Longer-term, repeated or clustered insider sales that line up with deteriorating operating performance or contract renewals could elevate governance risk and merit active engagement by large holders. Conversely, if the filing proves to be procedural or non-economic, the market should absorb the information with limited lasting impact. Institutional managers should therefore keep surveillance alerts active, maintain dialogue channels with the issuer’s investor relations, and incorporate observed insider behavior into scenario stress tests rather than treating filings as binary trading signals.

FAQs

Q: Does a Form 144 filing mean insiders will definitely sell shares?

A: No.
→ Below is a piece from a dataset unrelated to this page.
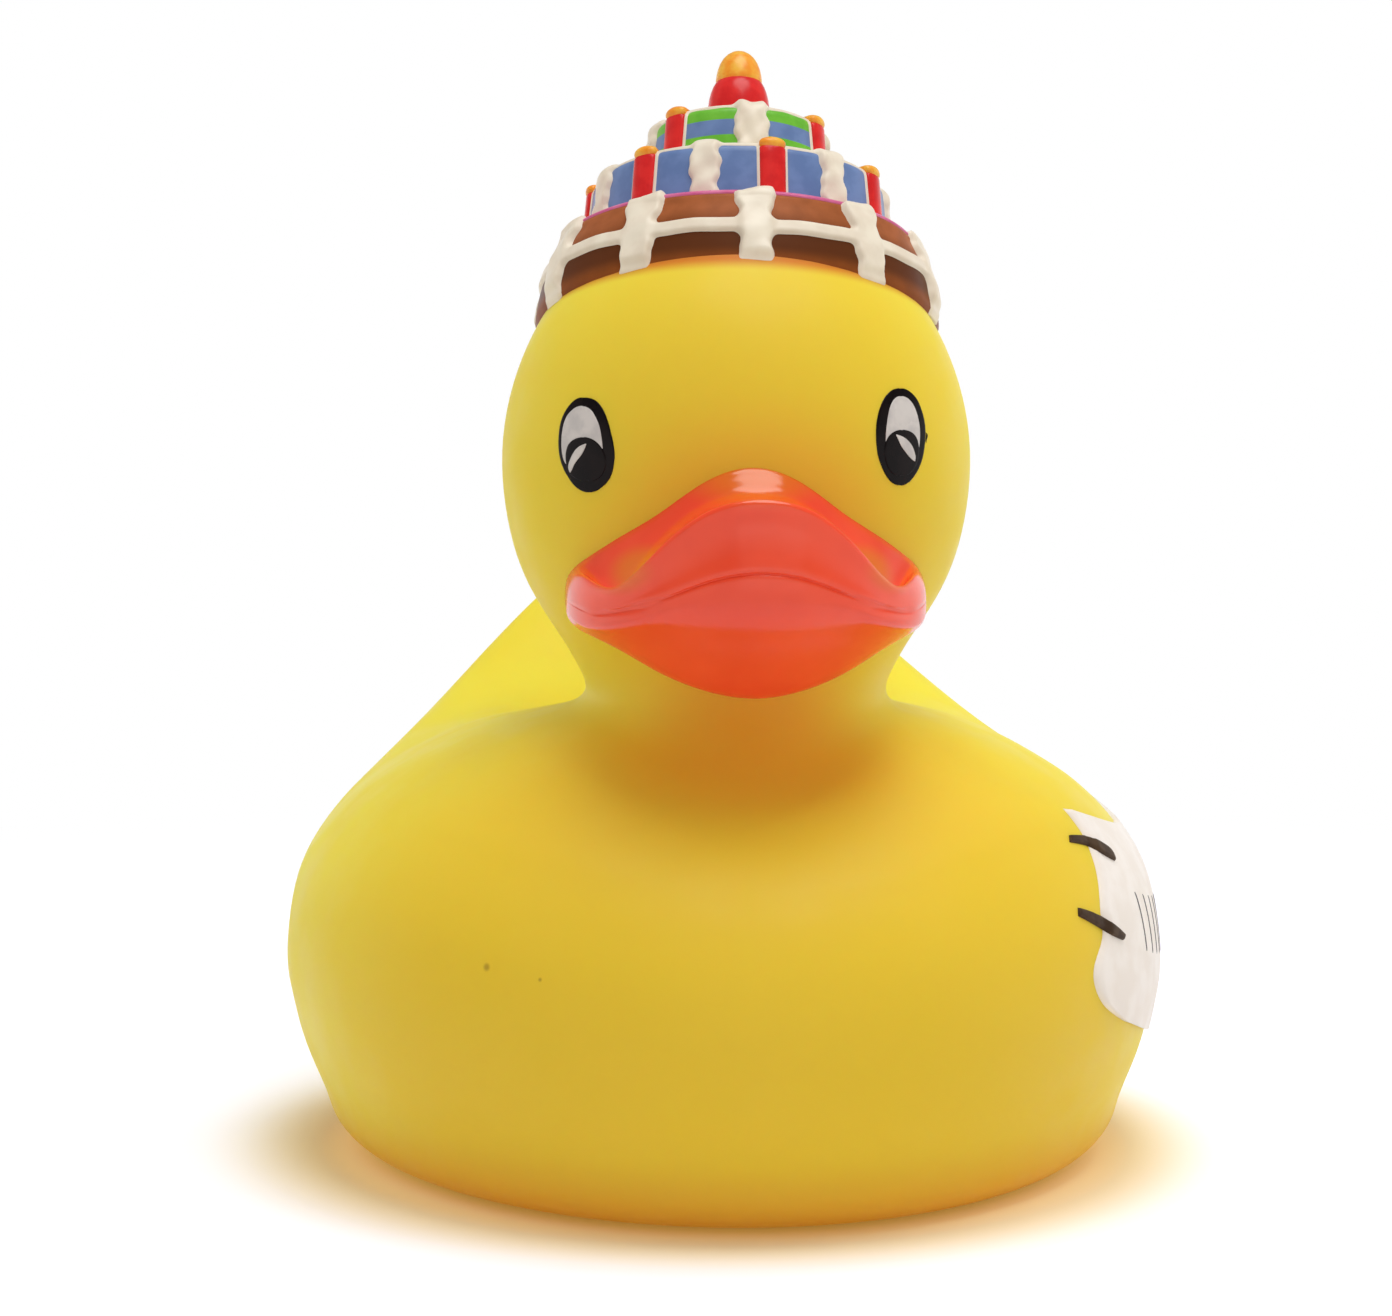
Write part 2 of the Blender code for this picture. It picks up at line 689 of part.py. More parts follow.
def plug_outline():
    """The plug's turned outline, from the bore's floor down the air hole, round and back."""
    return [
        (AIR_HOLE_RADIUS, BORE_FOOT),
        (AIR_HOLE_RADIUS, 0.0),
        (OUTER_FLANGE_RADIUS - PLUG_CHAMFER, 0.0),
        (OUTER_FLANGE_RADIUS, PLUG_CHAMFER),
        (OUTER_FLANGE_RADIUS, OUTER_FLANGE_HEIGHT),
        (PLUG_RADIUS, OUTER_FLANGE_HEIGHT),
        (PLUG_RADIUS, INNER_FLANGE_FOOT),
        (INNER_FLANGE_RADIUS, INNER_FLANGE_FOOT),
        (INNER_FLANGE_RADIUS, INNER_FLANGE_FOOT + PLUG_CHAMFER),
        (TUBE_RADIUS + PLUG_CHAMFER, INNER_FLANGE_TOP),
        (TUBE_RADIUS, INNER_FLANGE_TOP + PLUG_CHAMFER),
        (TUBE_RADIUS, TUBE_TOP - PLUG_CHAMFER),
        (TUBE_RADIUS - PLUG_CHAMFER, TUBE_TOP),
        (BORE_RADIUS, TUBE_TOP),
        (BORE_RADIUS, BORE_FOOT),
        (AIR_HOLE_RADIUS, BORE_FOOT),
    ]


def build_block(plastic):
    """The half-round block in the bore, with a groove down its flat face for the air."""
    radius = BORE_RADIUS - CLEARANCE
    height = TUBE_TOP - BORE_FOOT - CLEARANCE - BLOCK_DROP
    limit = math.asin(BLOCK_FACE / radius)
    arc = []
    for angle in np.linspace(limit, math.pi - limit, BLOCK_STEPS):
        arc.append((radius * math.cos(angle), -radius * math.sin(angle)))
    solid = loft([[(x, y, z) for x, y in arc] for z in (0.0, height)])
    block = add_object("squeaker_block", solid, plastic)

    side = GROOVE_WIDTH / 2
    above = GROOVE_DEPTH - BLOCK_FACE
    floor = -BLOCK_FACE - GROOVE_DEPTH
    section = ((-side, above), (-side, floor), (side, floor), (side, above))
    groove = loft([[(x, y, z) for x, y in section] for z in (-1.0, height - GROOVE_STOP)])
    cutters = bpy.data.collections.new("squeaker_cutters")
    bpy.context.scene.collection.children.link(cutters)
    add_boolean(block, "air_groove", "DIFFERENCE", add_guide("air_groove", groove, cutters))
    return block


def build_reed(finish):
    """The reed, a strip whose lower end stands off the block so that the air can shake it."""
    half = REED_WIDTH / 2
    strip = []
    for z, lift in ((0.0, REED_LIFT), (REED_LENGTH - REED_CLAMPED, 0.0), (REED_LENGTH, 0.0)):
        far = lift + REED_THICKNESS
        strip.append([(-half, lift, z), (half, lift, z), (half, far, z), (-half, far, z)])
    return add_object("squeaker_reed", loft(strip), finish)


def build_squeaker(plastic, reed_finish):
    """The plug, the block in its bore and the reed between them, each placed on the empty."""
    seat = bpy.data.objects.new("squeaker_seat", None)
    bpy.context.scene.collection.objects.link(seat)
    seat.location = (0, 0, FLOOR_GAP * MM)
    plug = add_object("squeaker_body", turned(plug_outline(), PLUG_STEPS), plastic)
    block = build_block(plastic)
    block.location = (0, 0, (BORE_FOOT + CLEARANCE) * MM)
    reed = build_reed(reed_finish)
    reed.location = (0, (CLEARANCE - BLOCK_FACE) * MM, (BORE_FOOT + 2 * CLEARANCE) * MM)
    for piece in (plug, block, reed):
        piece.parent = seat


# The moulding


def cylinder(radius, foot, top, steps):
    """A plain upright cylinder on the Z axis."""
    return turned([(0.0, foot), (radius, foot), (radius, top), (0.0, top)], steps)


def build_duck(vinyl):
    """The moulding: the skin with what is raised on it, less the hollow and the squeaker's seat."""
    rings = skin_rings(SKIN_STEPS)
    duck = add_object("duck_shell", loft(rings), vinyl)

    raised = bpy.data.collections.new("raised_forms")
    hollows = bpy.data.collections.new("hollow_forms")
    bpy.context.scene.collection.children.link(raised)
    bpy.context.scene.collection.children.link(hollows)

    add_guide("bill", bill(BILL_ARC), raised)
    build_hat(raised)
    build_label(raised, rings)
    add_boolean(duck, "raise", "UNION", raised)

    grip_foot = FLOOR_GAP + GRIP_FOOT
    grip_top = FLOOR_GAP + GRIP_TOP
    inside = add_guide("inside", loft(inset_rings(skin_rings(HOLLOW_STEPS), WALL)), hollows)
    trim = bpy.data.collections.new("trimming_forms")
    bpy.context.scene.collection.children.link(trim)
    boss = add_guide("squeaker_boss", cylinder(BOSS_RADIUS, -1.0, grip_top, PLUG_STEPS), trim)
    add_boolean(inside, "leave_boss", "DIFFERENCE", boss)
    add_guide("inside_bill", bill(BILL_HOLLOW_ARC, BILL_WALL), hollows)
    add_guide("inside_hat", hat_hollow(), hollows)
    recess = cylinder(OUTER_FLANGE_RADIUS + CLEARANCE, -1.0, grip_foot, PLUG_STEPS)
    add_guide("squeaker_recess", recess, hollows)
    hole = cylinder(PLUG_RADIUS + CLEARANCE, -1.5, grip_top + 2.0, PLUG_STEPS)
    add_guide("squeaker_hole", hole, hollows)
    add_boolean(duck, "hollow", "DIFFERENCE", hollows)


for leftover in list(bpy.data.objects):
    bpy.data.objects.remove(leftover, do_unlink=True)

build_duck(material("yellow_vinyl", (0.91, 0.68, 0.04), 0.38))
build_squeaker(
    material("white_plastic", (0.86, 0.86, 0.82), 0.4),
    material("clear_reed", (0.75, 0.78, 0.8), 0.25),
)
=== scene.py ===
import math

import bmesh
import bpy
import numpy as np
from mathutils import Euler, Matrix, Vector
from mathutils.bvhtree import BVHTree


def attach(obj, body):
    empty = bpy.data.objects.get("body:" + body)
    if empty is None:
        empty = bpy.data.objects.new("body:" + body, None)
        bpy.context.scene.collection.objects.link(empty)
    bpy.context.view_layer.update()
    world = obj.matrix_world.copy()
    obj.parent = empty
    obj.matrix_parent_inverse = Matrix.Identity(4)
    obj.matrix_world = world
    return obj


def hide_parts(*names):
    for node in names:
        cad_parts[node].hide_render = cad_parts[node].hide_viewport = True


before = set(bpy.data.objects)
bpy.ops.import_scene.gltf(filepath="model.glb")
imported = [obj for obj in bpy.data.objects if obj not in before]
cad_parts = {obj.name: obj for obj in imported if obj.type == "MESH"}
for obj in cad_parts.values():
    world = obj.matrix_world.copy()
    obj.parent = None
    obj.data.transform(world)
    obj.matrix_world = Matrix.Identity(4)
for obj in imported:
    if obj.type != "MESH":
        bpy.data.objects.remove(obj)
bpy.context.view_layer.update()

# The duck was photographed from a little above its back, and from a little to its right of straight
# ahead. The camera comes first, because the eyes and stitches are placed along its lines of sight.

CAMERA_AWAY = 0.350
CAMERA_TURN = math.radians(6.0)
CAMERA_HEIGHT = 0.079
CAMERA_DOWN = math.radians(6.12)
FOCAL_PIXELS = 4068
PHOTO_WIDTH = 1392
PHOTO_HEIGHT = 1316
DUCK_OFF_CENTRE = 24

eye_point = Vector(
    (-CAMERA_AWAY * math.sin(CAMERA_TURN), -CAMERA_AWAY * math.cos(CAMERA_TURN), CAMERA_HEIGHT)
)
aim = Euler(
    (math.pi / 2 - CAMERA_DOWN, 0, math.atan(DUCK_OFF_CENTRE / FOCAL_PIXELS) - CAMERA_TURN), "XYZ"
)
lens = bpy.data.cameras.new("photo_camera")
lens.sensor_fit = "HORIZONTAL"
lens.sensor_width = 36
lens.lens = FOCAL_PIXELS / PHOTO_WIDTH * lens.sensor_width
lens.clip_start = 0.01
camera = bpy.data.objects.new("photo_camera", lens)
camera.location = eye_point
camera.rotation_euler = aim
bpy.context.scene.collection.objects.link(camera)
bpy.context.scene.camera = camera


def sight_line(across, down):
    """The direction from the camera through a place in the photograph."""
    ray = Vector(
        ((across - PHOTO_WIDTH / 2) / FOCAL_PIXELS, (PHOTO_HEIGHT / 2 - down) / FOCAL_PIXELS, -1)
    )
    return (aim.to_matrix() @ ray).normalized()


# The skin is one hollow moulding of soft yellow vinyl, about 2.2 mm thick: body, tail and head in one.
# Its satin surface comes off the mould. A hole in the flat base takes the squeaker.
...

Form 144 signals an intention to sell restricted or control securities when the proposed sale would exceed 5,000 shares or $50,000 in a three-month window (SEC Rule 144). A subsequent Form 4 is required within two business days of an executed transaction; absent a Form 4, the Form 144 may represent an intention that is never executed.

Q: How should institutional investors prioritize a Form 144 in their monitoring systems?

A: Prioritize by (1) the filer’s role (officer, director, 10% owner), (2) the filing’s timing relative to corporate events (earnings, contract announcements), and (3) the post-filing appearance of Form 4 within the statutory two-business-day window. Volume relative to average daily volume and clustering across insiders are additional scorecard inputs that improve signal quality.

Bottom Line

A Form 144 filing for Cheniere Energy on 26 March 2026 is a material disclosure event for monitoring purposes but is not, by itself, proof of executed insider sales. Institutional investors should track follow-through Form 4 filings within the two-business-day window and integrate disclosure signals with operational LNG metrics before drawing investment conclusions.

Disclaimer: This article is for informational purposes only and does not constitute investment advice.